**Directions for this task**
Identify all lines of the data containing the string "three" and copy them.

**Material provided**
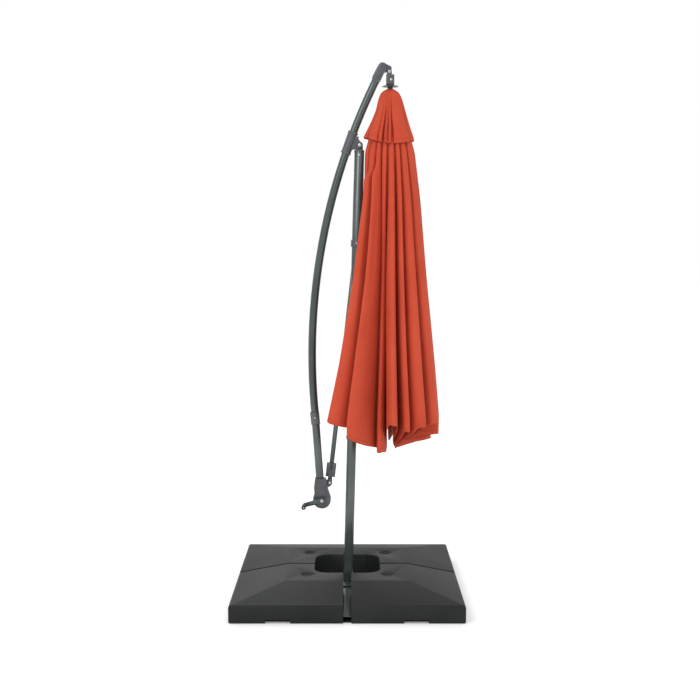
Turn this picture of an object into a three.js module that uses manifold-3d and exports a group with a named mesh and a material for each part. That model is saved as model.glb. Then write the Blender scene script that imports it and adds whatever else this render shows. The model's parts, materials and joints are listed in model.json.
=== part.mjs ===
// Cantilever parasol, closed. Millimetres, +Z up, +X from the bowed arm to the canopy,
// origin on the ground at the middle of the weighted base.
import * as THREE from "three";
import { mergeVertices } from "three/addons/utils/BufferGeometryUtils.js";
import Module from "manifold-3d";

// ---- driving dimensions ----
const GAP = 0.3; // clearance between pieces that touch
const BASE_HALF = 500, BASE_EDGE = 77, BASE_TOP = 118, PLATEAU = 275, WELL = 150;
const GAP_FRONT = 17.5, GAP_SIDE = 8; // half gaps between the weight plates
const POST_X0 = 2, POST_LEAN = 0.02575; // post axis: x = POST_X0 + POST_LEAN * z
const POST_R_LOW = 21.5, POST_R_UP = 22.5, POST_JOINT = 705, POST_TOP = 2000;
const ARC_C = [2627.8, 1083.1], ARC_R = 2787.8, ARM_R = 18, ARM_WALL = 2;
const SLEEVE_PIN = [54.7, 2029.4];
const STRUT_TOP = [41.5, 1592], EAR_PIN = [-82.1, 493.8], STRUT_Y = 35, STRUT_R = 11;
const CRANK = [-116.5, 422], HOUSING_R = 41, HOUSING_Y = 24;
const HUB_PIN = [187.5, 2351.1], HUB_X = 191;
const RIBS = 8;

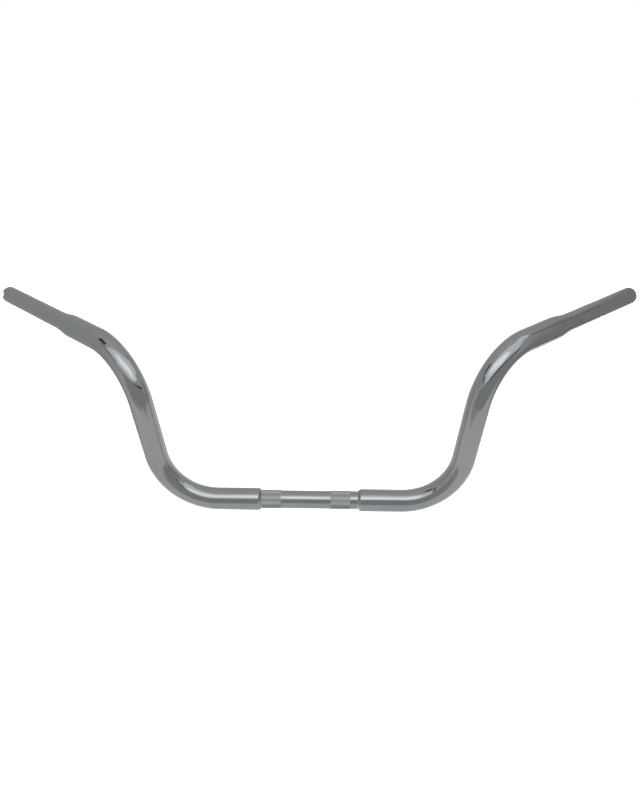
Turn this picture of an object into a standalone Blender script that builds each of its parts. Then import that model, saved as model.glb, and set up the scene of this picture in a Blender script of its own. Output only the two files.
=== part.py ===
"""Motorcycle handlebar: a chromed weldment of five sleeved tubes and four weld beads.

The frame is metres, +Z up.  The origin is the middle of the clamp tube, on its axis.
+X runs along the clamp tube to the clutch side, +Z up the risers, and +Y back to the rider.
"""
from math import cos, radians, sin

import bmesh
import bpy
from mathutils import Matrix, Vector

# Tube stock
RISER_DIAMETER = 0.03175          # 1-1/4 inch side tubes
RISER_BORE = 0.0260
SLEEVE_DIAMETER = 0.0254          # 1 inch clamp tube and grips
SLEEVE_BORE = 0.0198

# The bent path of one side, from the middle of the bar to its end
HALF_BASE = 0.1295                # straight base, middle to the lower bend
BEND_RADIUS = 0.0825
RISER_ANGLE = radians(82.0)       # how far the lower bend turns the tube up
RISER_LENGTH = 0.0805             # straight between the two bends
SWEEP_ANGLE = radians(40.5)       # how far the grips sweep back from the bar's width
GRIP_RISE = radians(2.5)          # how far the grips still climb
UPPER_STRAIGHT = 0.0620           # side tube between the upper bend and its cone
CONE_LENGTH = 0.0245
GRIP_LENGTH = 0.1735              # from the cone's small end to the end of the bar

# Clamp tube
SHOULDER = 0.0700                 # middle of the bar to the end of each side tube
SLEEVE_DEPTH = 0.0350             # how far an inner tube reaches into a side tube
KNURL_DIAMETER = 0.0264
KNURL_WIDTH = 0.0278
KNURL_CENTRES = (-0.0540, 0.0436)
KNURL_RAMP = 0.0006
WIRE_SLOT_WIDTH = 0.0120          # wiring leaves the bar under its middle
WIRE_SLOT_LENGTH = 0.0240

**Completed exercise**
Turn this picture of an object into a three.js module that uses manifold-3d and exports a group with a named mesh and a material for each part. That model is saved as model.glb. Then write the Blender scene script that imports it and adds whatever else this render shows. The model's parts, materials and joints are listed in model.json.
import * as THREE from "three";
import { mergeVertices } from "three/addons/utils/BufferGeometryUtils.js";